Data extract:
------------------------------------------------
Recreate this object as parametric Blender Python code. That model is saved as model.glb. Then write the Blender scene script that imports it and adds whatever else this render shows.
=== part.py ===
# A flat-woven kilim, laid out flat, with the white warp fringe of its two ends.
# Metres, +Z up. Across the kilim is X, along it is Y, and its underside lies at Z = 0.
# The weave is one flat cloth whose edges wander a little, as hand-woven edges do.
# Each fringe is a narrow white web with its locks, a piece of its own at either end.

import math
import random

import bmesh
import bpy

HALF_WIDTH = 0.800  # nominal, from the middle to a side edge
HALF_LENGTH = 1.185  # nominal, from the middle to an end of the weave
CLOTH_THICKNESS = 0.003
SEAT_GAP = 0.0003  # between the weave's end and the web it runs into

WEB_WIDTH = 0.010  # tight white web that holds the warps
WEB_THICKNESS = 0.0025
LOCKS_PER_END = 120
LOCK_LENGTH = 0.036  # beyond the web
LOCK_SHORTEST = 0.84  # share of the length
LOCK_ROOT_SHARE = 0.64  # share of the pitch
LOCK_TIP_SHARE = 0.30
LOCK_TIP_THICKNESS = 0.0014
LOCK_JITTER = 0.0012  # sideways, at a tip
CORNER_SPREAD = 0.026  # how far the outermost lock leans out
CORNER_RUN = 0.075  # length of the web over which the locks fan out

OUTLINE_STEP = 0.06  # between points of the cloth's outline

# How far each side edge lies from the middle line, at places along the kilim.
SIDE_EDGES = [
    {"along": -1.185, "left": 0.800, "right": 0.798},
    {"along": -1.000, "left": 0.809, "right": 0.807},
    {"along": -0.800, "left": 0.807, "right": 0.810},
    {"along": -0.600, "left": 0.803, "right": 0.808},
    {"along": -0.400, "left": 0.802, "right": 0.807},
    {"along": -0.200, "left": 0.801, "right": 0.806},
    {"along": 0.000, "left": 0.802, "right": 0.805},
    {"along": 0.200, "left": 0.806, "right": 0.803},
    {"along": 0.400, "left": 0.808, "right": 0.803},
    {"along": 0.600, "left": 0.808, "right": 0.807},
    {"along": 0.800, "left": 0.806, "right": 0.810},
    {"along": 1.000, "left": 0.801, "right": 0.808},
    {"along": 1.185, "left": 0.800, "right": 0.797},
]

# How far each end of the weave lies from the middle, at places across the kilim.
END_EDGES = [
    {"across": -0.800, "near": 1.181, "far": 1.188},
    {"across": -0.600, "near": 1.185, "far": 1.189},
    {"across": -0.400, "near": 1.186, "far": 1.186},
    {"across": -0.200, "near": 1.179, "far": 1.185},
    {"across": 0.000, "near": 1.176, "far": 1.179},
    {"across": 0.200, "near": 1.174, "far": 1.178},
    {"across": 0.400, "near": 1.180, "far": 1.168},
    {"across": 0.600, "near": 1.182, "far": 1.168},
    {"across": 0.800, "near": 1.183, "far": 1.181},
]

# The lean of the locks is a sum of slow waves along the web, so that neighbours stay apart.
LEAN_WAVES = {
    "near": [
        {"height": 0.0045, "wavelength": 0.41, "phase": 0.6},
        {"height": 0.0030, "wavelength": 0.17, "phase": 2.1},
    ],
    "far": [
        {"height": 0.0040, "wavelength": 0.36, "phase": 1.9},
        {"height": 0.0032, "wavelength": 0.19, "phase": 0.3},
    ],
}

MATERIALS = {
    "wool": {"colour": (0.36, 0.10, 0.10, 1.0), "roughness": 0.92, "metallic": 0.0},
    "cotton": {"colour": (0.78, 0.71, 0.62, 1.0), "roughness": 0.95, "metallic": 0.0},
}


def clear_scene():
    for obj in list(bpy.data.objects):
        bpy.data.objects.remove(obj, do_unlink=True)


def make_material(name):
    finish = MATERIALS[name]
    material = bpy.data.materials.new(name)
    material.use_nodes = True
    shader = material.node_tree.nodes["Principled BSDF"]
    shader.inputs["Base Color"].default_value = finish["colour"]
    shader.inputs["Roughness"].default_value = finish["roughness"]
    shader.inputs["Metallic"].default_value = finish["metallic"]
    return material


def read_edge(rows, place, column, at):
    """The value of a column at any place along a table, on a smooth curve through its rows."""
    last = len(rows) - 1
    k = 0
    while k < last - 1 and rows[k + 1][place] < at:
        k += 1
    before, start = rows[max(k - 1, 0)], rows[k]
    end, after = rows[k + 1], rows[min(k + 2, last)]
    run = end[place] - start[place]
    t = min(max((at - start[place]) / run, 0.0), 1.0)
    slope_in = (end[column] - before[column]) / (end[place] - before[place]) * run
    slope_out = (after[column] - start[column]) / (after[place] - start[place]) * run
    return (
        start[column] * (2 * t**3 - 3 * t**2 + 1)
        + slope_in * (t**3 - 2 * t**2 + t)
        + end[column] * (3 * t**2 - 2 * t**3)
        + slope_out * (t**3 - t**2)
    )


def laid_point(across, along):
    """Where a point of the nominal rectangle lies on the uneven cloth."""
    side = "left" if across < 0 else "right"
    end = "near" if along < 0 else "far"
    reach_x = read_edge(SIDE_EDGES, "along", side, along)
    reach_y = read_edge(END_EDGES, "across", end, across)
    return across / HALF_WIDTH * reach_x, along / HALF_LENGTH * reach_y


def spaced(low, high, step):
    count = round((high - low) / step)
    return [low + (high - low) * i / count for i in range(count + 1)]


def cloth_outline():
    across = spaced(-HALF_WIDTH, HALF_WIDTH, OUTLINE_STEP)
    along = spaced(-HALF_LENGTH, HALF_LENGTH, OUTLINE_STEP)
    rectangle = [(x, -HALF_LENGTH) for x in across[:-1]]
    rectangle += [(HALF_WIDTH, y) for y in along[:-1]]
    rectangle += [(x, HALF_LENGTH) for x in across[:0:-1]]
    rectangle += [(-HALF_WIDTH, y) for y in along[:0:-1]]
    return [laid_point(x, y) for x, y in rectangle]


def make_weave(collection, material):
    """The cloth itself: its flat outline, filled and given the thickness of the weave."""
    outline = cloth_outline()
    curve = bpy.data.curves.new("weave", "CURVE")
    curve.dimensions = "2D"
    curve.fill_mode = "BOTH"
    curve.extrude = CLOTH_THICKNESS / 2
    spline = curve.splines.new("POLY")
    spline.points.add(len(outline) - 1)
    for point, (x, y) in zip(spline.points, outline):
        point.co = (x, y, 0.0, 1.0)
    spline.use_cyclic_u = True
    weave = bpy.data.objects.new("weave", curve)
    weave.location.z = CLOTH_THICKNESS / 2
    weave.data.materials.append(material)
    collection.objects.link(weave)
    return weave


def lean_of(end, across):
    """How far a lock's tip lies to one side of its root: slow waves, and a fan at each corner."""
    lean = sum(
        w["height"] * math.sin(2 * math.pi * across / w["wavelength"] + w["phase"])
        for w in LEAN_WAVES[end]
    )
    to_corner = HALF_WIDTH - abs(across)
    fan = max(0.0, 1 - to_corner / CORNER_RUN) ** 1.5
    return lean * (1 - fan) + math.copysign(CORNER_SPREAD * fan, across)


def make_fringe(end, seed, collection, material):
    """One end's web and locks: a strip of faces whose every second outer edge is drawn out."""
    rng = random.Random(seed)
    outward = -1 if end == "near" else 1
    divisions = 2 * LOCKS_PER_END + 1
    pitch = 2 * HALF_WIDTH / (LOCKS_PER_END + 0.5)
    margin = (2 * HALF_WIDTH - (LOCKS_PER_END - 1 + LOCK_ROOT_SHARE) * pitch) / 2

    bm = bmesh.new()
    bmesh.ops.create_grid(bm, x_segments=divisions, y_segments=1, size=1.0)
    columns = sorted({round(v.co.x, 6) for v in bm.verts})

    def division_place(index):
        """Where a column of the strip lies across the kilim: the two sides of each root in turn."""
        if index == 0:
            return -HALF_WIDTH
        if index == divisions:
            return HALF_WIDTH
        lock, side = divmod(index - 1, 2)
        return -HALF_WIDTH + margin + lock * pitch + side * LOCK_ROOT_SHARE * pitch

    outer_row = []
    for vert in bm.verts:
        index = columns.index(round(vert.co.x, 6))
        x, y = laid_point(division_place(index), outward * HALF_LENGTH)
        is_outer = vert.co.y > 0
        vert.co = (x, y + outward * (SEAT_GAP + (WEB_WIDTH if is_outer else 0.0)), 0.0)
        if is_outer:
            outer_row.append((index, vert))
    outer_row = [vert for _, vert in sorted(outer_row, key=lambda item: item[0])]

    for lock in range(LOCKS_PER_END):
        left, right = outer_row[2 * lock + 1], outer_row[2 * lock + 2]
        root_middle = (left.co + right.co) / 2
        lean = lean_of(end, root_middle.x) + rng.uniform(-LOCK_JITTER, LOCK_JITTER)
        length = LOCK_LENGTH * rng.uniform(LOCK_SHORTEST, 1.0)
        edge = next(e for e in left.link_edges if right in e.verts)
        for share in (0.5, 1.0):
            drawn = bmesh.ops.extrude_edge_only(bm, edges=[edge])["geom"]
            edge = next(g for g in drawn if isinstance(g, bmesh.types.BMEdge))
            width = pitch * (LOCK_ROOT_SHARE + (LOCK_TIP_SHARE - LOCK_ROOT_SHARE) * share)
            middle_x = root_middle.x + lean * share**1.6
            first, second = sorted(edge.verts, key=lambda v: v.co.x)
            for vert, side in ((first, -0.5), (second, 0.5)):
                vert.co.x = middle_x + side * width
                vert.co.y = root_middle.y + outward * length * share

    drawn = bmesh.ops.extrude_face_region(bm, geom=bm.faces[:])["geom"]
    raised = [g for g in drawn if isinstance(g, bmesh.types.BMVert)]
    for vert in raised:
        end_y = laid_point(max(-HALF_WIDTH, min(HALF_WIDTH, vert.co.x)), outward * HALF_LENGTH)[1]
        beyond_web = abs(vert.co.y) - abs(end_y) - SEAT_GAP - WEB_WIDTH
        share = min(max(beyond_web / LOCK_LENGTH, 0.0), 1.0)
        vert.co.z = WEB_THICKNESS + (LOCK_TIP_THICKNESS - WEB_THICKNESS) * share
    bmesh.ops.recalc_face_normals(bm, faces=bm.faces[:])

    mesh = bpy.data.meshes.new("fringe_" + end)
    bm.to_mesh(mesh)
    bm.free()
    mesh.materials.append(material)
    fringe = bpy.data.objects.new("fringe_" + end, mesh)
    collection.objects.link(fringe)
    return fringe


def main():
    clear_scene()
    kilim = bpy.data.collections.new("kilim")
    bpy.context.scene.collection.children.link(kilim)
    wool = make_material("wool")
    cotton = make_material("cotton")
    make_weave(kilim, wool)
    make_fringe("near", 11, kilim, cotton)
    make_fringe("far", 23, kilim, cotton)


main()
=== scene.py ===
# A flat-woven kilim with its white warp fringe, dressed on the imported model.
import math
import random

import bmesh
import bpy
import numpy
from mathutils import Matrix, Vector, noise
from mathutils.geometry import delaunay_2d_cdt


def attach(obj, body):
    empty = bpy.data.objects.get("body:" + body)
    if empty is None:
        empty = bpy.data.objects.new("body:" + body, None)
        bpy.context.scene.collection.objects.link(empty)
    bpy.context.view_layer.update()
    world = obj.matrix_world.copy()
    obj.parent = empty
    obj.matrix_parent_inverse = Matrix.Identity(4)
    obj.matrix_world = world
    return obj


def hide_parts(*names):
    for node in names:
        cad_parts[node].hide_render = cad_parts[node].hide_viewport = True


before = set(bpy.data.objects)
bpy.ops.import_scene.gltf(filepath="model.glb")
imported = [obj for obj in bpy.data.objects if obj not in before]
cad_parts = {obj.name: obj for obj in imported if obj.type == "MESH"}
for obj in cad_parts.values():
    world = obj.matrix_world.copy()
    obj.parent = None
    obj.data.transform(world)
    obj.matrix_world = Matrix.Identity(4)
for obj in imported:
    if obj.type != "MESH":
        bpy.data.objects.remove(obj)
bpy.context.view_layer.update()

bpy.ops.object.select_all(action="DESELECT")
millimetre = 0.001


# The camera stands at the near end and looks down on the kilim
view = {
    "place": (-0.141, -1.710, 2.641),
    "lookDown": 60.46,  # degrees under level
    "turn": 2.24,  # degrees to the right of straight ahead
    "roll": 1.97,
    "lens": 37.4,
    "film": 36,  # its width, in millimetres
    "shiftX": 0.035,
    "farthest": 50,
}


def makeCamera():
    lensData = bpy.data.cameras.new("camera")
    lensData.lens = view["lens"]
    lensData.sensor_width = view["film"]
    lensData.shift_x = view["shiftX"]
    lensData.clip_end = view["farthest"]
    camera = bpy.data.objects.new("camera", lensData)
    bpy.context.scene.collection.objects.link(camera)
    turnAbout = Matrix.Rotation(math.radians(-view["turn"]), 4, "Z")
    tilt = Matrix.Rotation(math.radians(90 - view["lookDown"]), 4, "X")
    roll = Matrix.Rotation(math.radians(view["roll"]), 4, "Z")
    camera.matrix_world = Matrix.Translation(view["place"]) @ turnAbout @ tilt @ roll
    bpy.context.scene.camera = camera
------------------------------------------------
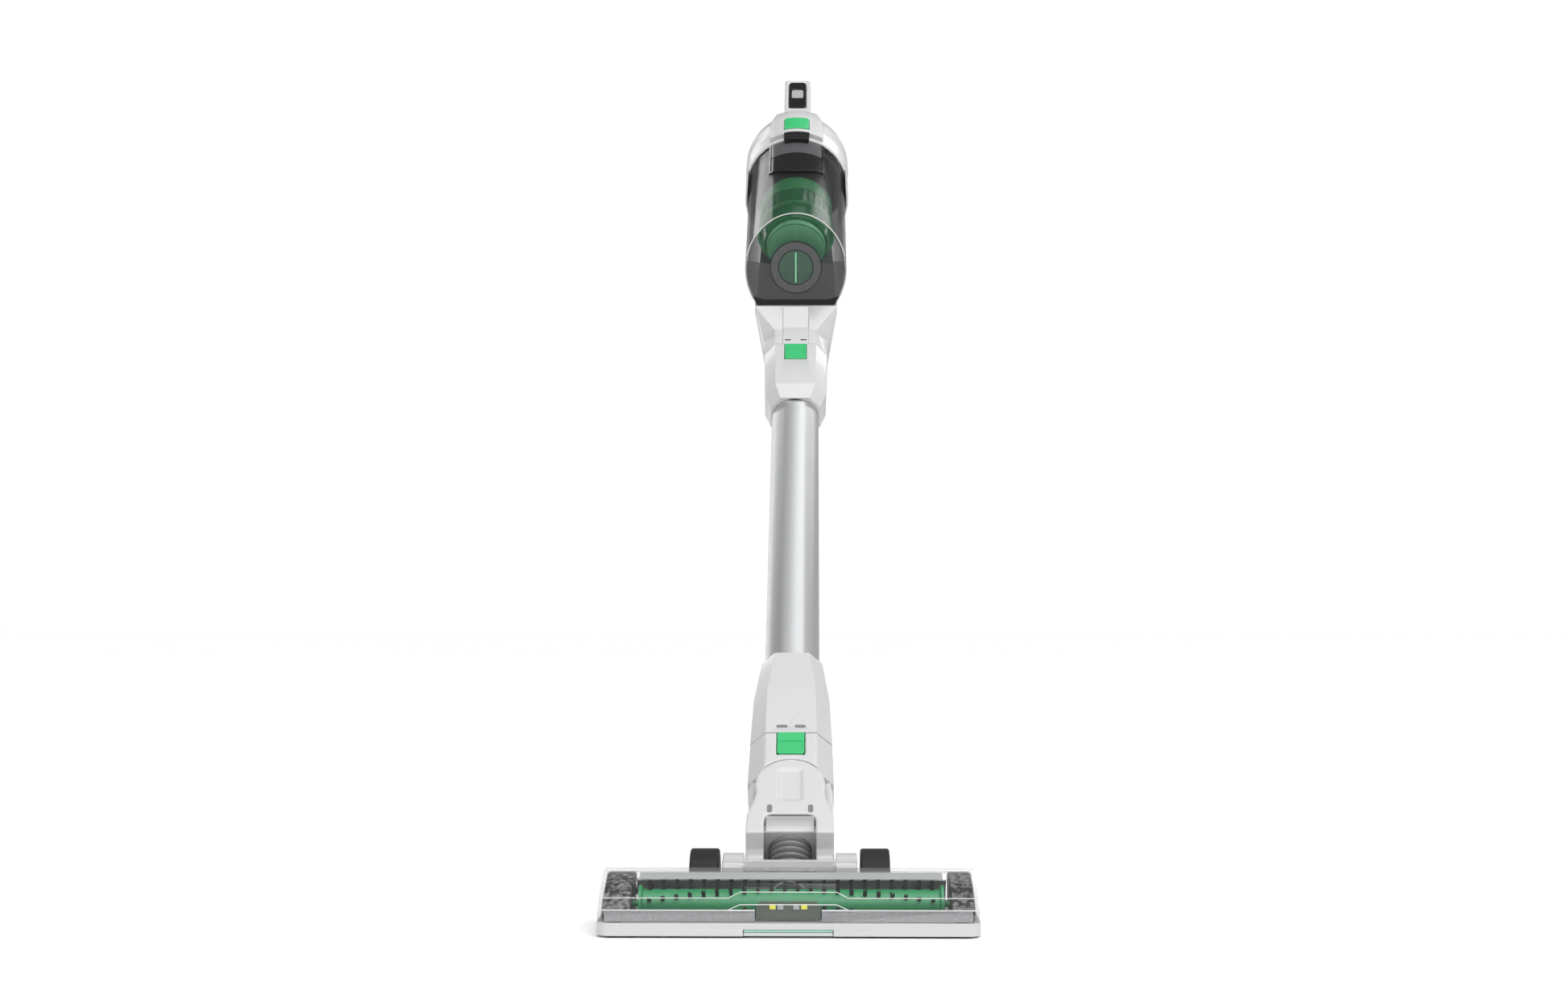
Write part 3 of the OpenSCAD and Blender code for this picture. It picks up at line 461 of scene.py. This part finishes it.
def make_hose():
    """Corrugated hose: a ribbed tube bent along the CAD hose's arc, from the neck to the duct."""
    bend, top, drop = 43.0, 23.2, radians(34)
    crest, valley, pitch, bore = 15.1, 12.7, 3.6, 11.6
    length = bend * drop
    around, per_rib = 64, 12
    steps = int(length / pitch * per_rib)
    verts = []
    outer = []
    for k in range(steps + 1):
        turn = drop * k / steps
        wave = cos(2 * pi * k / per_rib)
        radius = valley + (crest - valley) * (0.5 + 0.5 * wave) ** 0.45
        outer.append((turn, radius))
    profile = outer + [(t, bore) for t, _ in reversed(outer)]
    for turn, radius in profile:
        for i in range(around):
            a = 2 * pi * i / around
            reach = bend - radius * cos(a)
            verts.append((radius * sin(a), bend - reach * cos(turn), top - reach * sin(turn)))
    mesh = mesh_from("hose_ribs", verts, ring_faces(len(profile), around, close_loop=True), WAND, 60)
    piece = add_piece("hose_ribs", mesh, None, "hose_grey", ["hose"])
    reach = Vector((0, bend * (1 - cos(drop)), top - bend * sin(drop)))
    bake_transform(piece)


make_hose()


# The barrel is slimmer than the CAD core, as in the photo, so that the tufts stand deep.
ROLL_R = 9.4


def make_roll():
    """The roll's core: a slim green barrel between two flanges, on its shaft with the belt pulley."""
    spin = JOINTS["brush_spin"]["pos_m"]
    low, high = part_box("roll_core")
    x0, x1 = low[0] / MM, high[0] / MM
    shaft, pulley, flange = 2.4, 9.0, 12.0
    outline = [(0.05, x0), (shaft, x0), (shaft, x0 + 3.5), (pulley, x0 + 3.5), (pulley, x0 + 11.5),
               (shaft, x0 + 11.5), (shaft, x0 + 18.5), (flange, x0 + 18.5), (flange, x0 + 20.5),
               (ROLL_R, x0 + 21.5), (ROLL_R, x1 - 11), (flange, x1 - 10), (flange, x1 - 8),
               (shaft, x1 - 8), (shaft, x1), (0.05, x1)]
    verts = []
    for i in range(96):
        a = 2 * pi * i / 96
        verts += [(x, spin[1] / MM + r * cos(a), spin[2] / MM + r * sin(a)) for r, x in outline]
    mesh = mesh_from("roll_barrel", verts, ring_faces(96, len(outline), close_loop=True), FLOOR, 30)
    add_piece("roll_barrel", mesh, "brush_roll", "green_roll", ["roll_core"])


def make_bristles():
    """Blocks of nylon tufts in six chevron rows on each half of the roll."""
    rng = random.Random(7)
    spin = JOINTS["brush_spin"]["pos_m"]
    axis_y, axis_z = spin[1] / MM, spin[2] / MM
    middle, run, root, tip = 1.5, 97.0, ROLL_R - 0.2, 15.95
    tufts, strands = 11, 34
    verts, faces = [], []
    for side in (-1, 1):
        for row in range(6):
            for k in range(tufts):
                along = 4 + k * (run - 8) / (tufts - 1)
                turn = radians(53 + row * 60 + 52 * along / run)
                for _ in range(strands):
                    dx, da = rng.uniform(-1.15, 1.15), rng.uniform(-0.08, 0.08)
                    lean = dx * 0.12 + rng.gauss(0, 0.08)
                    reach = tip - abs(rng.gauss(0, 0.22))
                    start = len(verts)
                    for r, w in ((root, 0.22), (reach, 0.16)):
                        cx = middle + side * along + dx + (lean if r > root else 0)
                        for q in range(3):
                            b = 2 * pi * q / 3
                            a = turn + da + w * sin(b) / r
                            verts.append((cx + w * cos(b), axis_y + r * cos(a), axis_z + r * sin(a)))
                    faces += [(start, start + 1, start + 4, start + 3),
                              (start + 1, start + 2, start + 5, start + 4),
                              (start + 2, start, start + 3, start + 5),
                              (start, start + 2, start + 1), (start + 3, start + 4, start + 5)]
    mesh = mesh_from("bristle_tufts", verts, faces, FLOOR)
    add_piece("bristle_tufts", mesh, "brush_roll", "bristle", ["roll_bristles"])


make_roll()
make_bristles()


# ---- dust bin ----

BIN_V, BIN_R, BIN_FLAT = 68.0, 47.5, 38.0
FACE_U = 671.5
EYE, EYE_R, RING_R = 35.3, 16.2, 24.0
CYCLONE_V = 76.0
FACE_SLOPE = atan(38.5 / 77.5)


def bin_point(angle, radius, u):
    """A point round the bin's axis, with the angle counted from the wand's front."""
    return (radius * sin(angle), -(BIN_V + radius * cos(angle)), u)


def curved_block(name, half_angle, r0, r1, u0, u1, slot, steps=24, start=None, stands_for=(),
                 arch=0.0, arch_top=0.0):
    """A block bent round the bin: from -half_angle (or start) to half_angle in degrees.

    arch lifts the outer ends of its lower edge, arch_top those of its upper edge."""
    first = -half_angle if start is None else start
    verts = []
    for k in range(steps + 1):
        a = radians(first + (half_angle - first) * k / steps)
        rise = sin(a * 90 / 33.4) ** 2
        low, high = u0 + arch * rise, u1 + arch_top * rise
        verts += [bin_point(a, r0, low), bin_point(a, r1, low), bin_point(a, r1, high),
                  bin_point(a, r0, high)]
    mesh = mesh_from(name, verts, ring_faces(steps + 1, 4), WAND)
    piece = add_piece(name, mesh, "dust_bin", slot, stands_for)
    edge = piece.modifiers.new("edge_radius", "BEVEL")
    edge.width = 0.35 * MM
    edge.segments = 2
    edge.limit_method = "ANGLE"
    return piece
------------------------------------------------
Task:
Extract the run of lines that opens with the line containing "Write part 3" and closes with the line containing "ROLL_R = 9.4"; reproduce it exactly and add nothing.

Answer:
Write part 3 of the OpenSCAD and Blender code for this picture. It picks up at line 461 of scene.py. This part finishes it.
def make_hose():
    """Corrugated hose: a ribbed tube bent along the CAD hose's arc, from the neck to the duct."""
    bend, top, drop = 43.0, 23.2, radians(34)
    crest, valley, pitch, bore = 15.1, 12.7, 3.6, 11.6
    length = bend * drop
    around, per_rib = 64, 12
    steps = int(length / pitch * per_rib)
    verts = []
    outer = []
    for k in range(steps + 1):
        turn = drop * k / steps
        wave = cos(2 * pi * k / per_rib)
        radius = valley + (crest - valley) * (0.5 + 0.5 * wave) ** 0.45
        outer.append((turn, radius))
    profile = outer + [(t, bore) for t, _ in reversed(outer)]
    for turn, radius in profile:
        for i in range(around):
            a = 2 * pi * i / around
            reach = bend - radius * cos(a)
            verts.append((radius * sin(a), bend - reach * cos(turn), top - reach * sin(turn)))
    mesh = mesh_from("hose_ribs", verts, ring_faces(len(profile), around, close_loop=True), WAND, 60)
    piece = add_piece("hose_ribs", mesh, None, "hose_grey", ["hose"])
    reach = Vector((0, bend * (1 - cos(drop)), top - bend * sin(drop)))
    bake_transform(piece)


make_hose()


# The barrel is slimmer than the CAD core, as in the photo, so that the tufts stand deep.
ROLL_R = 9.4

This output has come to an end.